Grace snaps her fingers and beckons silly, hypnotized Jessica over. She takes the other outfit and guides her into the changing booth. Jessica gets a much more colorful treatment. She gets a lot of pink! Pink high heeled platform shoes, stockings with hearts all the way up, a pinker, frillier, poofier dress than Sally ever got, including a bunch of hearts made out of frills, and that's not even counting her long, shimmering sleeves and gloves. Grace paints her lips a sweet pink, some hearts on her cheeks, and gets her a long pink wig with a huge ol' bow on top. She gets a golden scepter with a pink plastic heart gem on top. It even lights up!
"There we go! Good girls. You, Jessie, are Lady Love! With your mighty scepter, you can bring the power of love into anyone's life! But, sadly, the evil has corrupted your staff, and now it just creates lust wherever you go! Hope you figure it out in time before you and everyone else just get too horny to function~!" Jessica presses the staff against the front of her dress and moans a little~
"And you, Sally, are the Masked Meido." Grace produces a flimsy little black mask that covers about an inch around her eyes and sticks it on Sally. "You are going to be the first to fall under Lady Love's spell. You'll be your usual self until Lady Love works on you. You'll be such a good little maid, so eager to impress her. I know you'd do anything to make sure Lady Love succeeds in her mission~!"
Both girls nod and accept their mission. They look so happy!
Snap!
The Masked Meido blinks her eyes open. She doesn't waste any time crossing her (extremely dressed up) arms and scoffing. "Ugh, can we go?"
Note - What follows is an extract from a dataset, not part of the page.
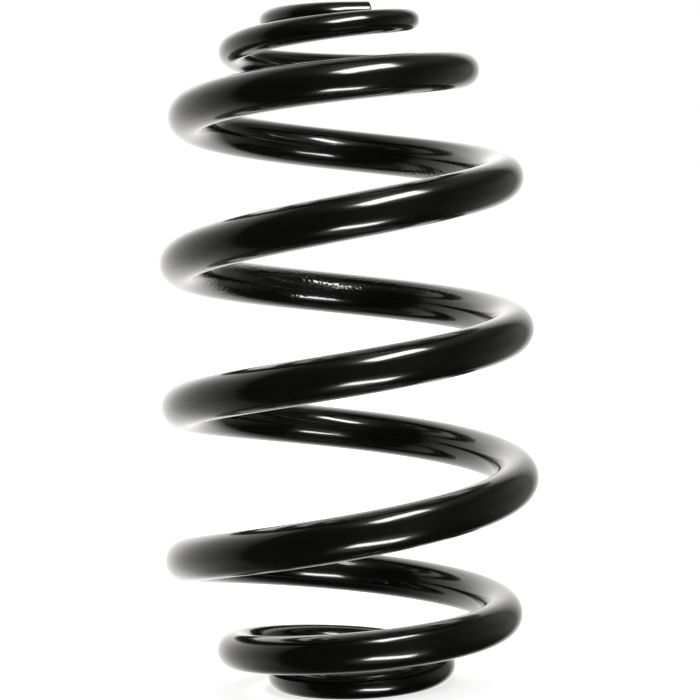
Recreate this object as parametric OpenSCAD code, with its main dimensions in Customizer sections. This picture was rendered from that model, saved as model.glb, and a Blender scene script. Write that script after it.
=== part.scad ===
// Barrel-shaped coil spring of a car's rear suspension, wound from one round steel bar.
// The coil stands on the seat plane z = 0 and its axis is the Z axis.
// The bar is tapered towards both ends, and each end closes into a small flat ring,
// so that the small turns nest inside the large ones when the spring is pressed together.
// A place along the bar is given in turns, counted up from its lower end.

/* [Bar] */
// Diameter of the bar through the body of the coil
bar_d = 15.0; // [12:0.1:15.5]
// Diameter of the bar at its lower end
low_end_d = 9.0; // [7:0.1:10]
// Diameter of the bar at its upper end
top_end_d = 7.4; // [6:0.1:8.4]
// Turn at which the lower taper has grown to the full bar
low_taper_turn = 2.2; // [1.6:0.1:2.6]
// Turn at which the upper taper starts
top_taper_start = 5.0; // [4.6:0.1:5.4]
// Turn at which the upper taper is down to its end diameter
top_taper_end = 6.9; // [6.5:0.1:7.2]
// Chamfer round the two cut ends
end_chamfer = 0.6; // [0.2:0.1:1.2]

/* [Coil] */
// Number of turns from one end of the bar to the other
turns = 7.55; // [7.3:0.005:7.6]
// Angle at which the lower end of the bar lies
start_angle = 110; // [0:5:355]
// Radius of the lower body turns, from the axis to the middle of the bar
body_r = 58.2; // [54:0.1:70]
// How much smaller that radius is in the upper body turns
body_narrows = 1.2; // [0:0.1:3]
// Radius of the lower end ring
low_ring_r = 25.7; // [24:0.1:30]
// Radius of the upper end ring
top_ring_r = 20.0; // [19:0.1:23]
// Turn at which the coil starts to open out from the lower ring
opening_start = 0.2; // [0:0.01:0.3]
// Turn at which it has opened out to the body
opening_end = 2.24; // [2:0.01:2.4]
// Turn at which the coil starts to close in above the body
closing_start = 4.47; // [4.3:0.01:4.8]
// Turn at which it has closed in to the upper ring
closing_end = 7.55; // [7.5:0.01:7.8]
// Part of a turn at the upper end where the bar runs on straight instead of round the ring
straight_end = 0.06; // [0:0.005:0.07]
// How far the middle of the coil stands out sideways from the line through its two ends
side_bow = 1.9; // [0:0.1:4]

/* [Pitch] */
// Rise in one turn through the body
body_pitch = 51.8; // [48:0.1:60]
// Rise in one turn below the body, where the coil opens out
low_pitch = 15.8; // [14:0.1:20]
// Rise in one turn above the body, where the coil closes in
top_pitch = 21.8; // [20:0.1:26]
// Rise in one turn of the closed upper ring
closed_pitch = 0.5; // [0:0.1:2]
// Height by which two of the body turns were wound higher than an even pitch puts them
pitch_waver = 1.9; // [0:0.1:3]

/* [Surface] */
// Sides of the bar's section
bar_sides = 22; // [12:2:22]
// Largest gap between the true curve of the bar and its straight lengths
curve_sag = 0.17; // [0.17:0.01:0.5]

/* [Hidden] */
// turns between which the body narrows
narrowing_turns = [3.45, 4.2];
// turns between which each change of pitch takes place
low_rise_turns = [0.4, 0.9];
body_start_turns = [1.545, 2.05];
body_end_turns = [4.945, 5.65];
top_close_turns = [6.35, 7.05];
// the waver comes back every 1.6 turns and fades out at both ends of the body
waver_first = 2.43;
waver_every = 1.6;
waver_in = [2.0, 2.8];
waver_out = [4.92, 5.6];
// a short step along the bar, over which its direction is measured
direction_step = 0.002;

// How far n has come from the first turn of a span to its last, from 0 to 1
function part_of(span, n) = max(0, min(1, (n - span[0]) / (span[1] - span[0])));

// A smooth change from 0 to 1 over the span, level at both ends
function ease(span, n) = let (u = part_of(span, n)) u * u * (3 - 2 * u);

// The same change added up along the bar, which turns a pitch into a height
function eased_sum(span, n) =
    let (u = part_of(span, n))
    (span[1] - span[0]) * (u ^ 3 - u ^ 4 / 2) + max(0, n - span[1]);

// Diameter of the bar at turn n
function bar_at(n) =
    low_end_d
    + (bar_d - low_end_d) * ease([0, low_taper_turn], n)
    - (bar_d - top_end_d) * ease([top_taper_start, top_taper_end], n);

// Radius of the round coil at turn n
function round_r(n) =
    low_ring_r
    + (body_r - low_ring_r) * ease([opening_start, opening_end], n)
    - body_narrows * ease(narrowing_turns, n)
    - (body_r - body_narrows - top_ring_r) * ease([closing_start, closing_end], n);

// The same with the straight end, which leaves the ring along its tangent
function coil_r(n) = round_r(n) / cos(360 * max(0, n - turns + straight_end));

// The extra height that the uneven winding gives turn n
function waver(n) =
    pitch_waver * sin(180 * (n - waver_first) / waver_every) ^ 2
    * ease(waver_in, n) * (1 - ease(waver_out, n));

// Height of the middle of the bar at turn n: the bar lies on the seat until it starts to rise
function height(n) =
    bar_at(n) / 2
    + low_pitch * eased_sum(low_rise_turns, n)
    + (body_pitch - low_pitch) * eased_sum(body_start_turns, n)
    - (body_pitch - top_pitch) * eased_sum(body_end_turns, n)
    - (top_pitch - closed_pitch) * eased_sum(top_close_turns, n)
    + waver(n);

// Sideways place of the coil's middle at height z, a parabola that is 0 at both ends
function bow_at(z) = let (h = z / height(turns)) 4 * side_bow * h * (1 - h);

// The middle of the bar at turn n
function bar_middle(n) =
    let (a = start_angle + 360 * n, z = height(n))
    [coil_r(n) * cos(a) + bow_at(z), coil_r(n) * sin(a), z];

function unit(v) = v / norm(v);

// Direction in which the bar runs at turn n
function direction(n) = unit(bar_middle(n + direction_step) - bar_middle(n - direction_step));

// One ring of points round the bar, square to it, with its middle moved by slide along it
function ring(n, d, slide = 0) =
    let (
        along = direction(n),
        out = unit(cross(along, [0, 0, 1])),
        up = cross(out, along),
        middle = bar_middle(n) + slide * along
    )
    [for (i = [0:bar_sides - 1])
        let (a = 360 * i / bar_sides)
        middle + d / 2 * (cos(a) * out + sin(a) * up)];

// Turns at which the bar gets a ring, closer together where the coil is narrow
function ring_turns() =
    [for (n = 0; n < turns; n = n + sqrt(8 * curve_sag / coil_r(n)) / (2 * PI)) n];

// The coiled bar: rings joined one after the other, and flat ends inside a chamfer
module coil_spring() {
    stations = ring_turns();
    inner = [for (i = [1:len(stations) - 2]) stations[i]];
    rings = [
        ring(0, low_end_d - 2 * end_chamfer),
        ring(0, low_end_d, end_chamfer),
        for (n = inner) ring(n, bar_at(n)),
        ring(turns, bar_at(turns), -end_chamfer),
        ring(turns, bar_at(turns) - 2 * end_chamfer)
    ];
    last = len(rings) - 1;
    points = [for (r = rings) each r];
    sides = [
        for (k = [0:last - 1], i = [0:bar_sides - 1])
            let (
                j = (i + 1) % bar_sides,
                a = k * bar_sides + i,
                b = k * bar_sides + j,
                c = b + bar_sides,
                d = a + bar_sides
            )
            each [[a, b, c], [a, c, d]]
    ];
    start_face = [for (i = [bar_sides - 1:-1:0]) i];
    end_face = [for (i = [0:bar_sides - 1]) last * bar_sides + i];
    color("#161718")
        polyhedron(points, concat([start_face], sides, [end_face]), convexity = 10);
}

coil_spring();
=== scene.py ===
# Barrel-shaped coil spring in gloss black enamel, standing in a plain white studio.
# Lengths are in metres. A place along the bar is given in turns, counted up from its lower end.
import math

import bpy
import numpy as np
from mathutils import Matrix, Quaternion, Vector


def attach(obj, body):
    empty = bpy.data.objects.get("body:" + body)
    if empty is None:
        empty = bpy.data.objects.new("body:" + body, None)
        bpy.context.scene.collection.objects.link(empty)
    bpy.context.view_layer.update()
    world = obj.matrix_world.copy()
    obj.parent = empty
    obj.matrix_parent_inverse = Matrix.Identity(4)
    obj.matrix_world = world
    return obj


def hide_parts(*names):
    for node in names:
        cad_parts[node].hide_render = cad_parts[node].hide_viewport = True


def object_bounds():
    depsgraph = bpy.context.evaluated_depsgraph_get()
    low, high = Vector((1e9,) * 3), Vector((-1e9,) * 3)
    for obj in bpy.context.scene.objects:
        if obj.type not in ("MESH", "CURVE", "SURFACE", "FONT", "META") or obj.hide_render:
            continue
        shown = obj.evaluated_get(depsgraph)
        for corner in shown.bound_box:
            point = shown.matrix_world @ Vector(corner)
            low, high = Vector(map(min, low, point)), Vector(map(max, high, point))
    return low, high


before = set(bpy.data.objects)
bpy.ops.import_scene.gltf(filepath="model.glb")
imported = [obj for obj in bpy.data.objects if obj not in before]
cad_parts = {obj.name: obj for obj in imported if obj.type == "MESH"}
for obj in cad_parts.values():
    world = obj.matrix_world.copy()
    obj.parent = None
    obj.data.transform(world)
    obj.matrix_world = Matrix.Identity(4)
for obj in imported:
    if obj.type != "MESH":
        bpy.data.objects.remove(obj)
cad_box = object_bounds()
MM = 0.001

# The bar, as in the CAD source: its diameters, the turns over which it tapers, and the rounding of its ends
BAR_D = 15.0 * MM
LOW_END_D = 9.0 * MM
TOP_END_D = 7.4 * MM
LOW_TAPER = (0.0, 2.2)
TOP_TAPER = (5.0, 6.9)
END_ROUNDING = 0.6 * MM

# The coil, as in the CAD source: its radii out to the middle of the bar, and the turns over which they change
TURNS = 7.55
START_ANGLE = math.radians(110)
BODY_R = 58.2 * MM
BODY_NARROWS = 1.2 * MM
NARROWING = (3.45, 4.2)
LOW_RING_R = 25.7 * MM
TOP_RING_R = 20.0 * MM
OPENING = (0.2, 2.24)
CLOSING = (4.47, 7.55)
# The part of a turn that runs straight at the upper end, and how far the coil's middle stands out sideways
STRAIGHT_END = 0.06
SIDE_BOW = 1.9 * MM

# The rise in one turn, as in the CAD source, and the turns between which it changes
BODY_PITCH = 51.8 * MM
LOW_PITCH = 15.8 * MM
TOP_PITCH = 21.8 * MM
CLOSED_PITCH = 0.5 * MM
LOW_RISE = (0.4, 0.9)
BODY_START = (1.545, 2.05)
BODY_END = (4.945, 5.65)
TOP_CLOSE = (6.35, 7.05)
# The extra height of turns that were wound too high: how much, how often, and where it comes in and goes
PITCH_WAVER = 1.9 * MM
WAVER_FIRST = 2.43
WAVER_EVERY = 1.6
WAVER_IN = (2.0, 2.8)
WAVER_OUT = (4.92, 5.6)

# How finely the surface is divided: the sides and rings of the bar, the rings of each rounded edge, and those
# of the flat face inside it, as shares of its radius
SIDES = 56
RINGS = 1600
ROUNDING_RINGS = 5
FACE_RINGS = (0.35, 0.7, 0.94)
# The steps to a ring in which the bar's length is added up, and the part of a turn to each side over which
# its direction is measured
STEPS_PER_RING = 20
SHORT_TURN = 1e-4

# The enamel's colour coat: the two near blacks and the two roughnesses between which it varies, the width of
# the clouds in which it does, and the span of their noise over which the roughness changes
DEEP_BLACK = "#070905"
PALE_BLACK = "#0a0b07"
COLOUR_ROUGHNESS = (0.14, 0.20)
CLOUD_WIDTH = 25 * MM
CLOUD_NOISE = (0.3, 0.7)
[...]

Lady Love giggles. "That's not the kind of attitude I expect from my maids, dear~!" She playfully taps the maid's forehead with her scepter. The cheap pink LED inside flashes, and silly Sally's silver eyes flash to match.
An involuntary moan escapes her black lips. "Sorry, Lady Love~!" She pants.
"Because you love to serve~!" Lady Love bops her maid again and ventures off into the con floor.
"I love to serve~!" The maid's thighs clench together before she dutifully trots after her lady.
And so, both magical girls run off to go kiss and fight evil or whatever!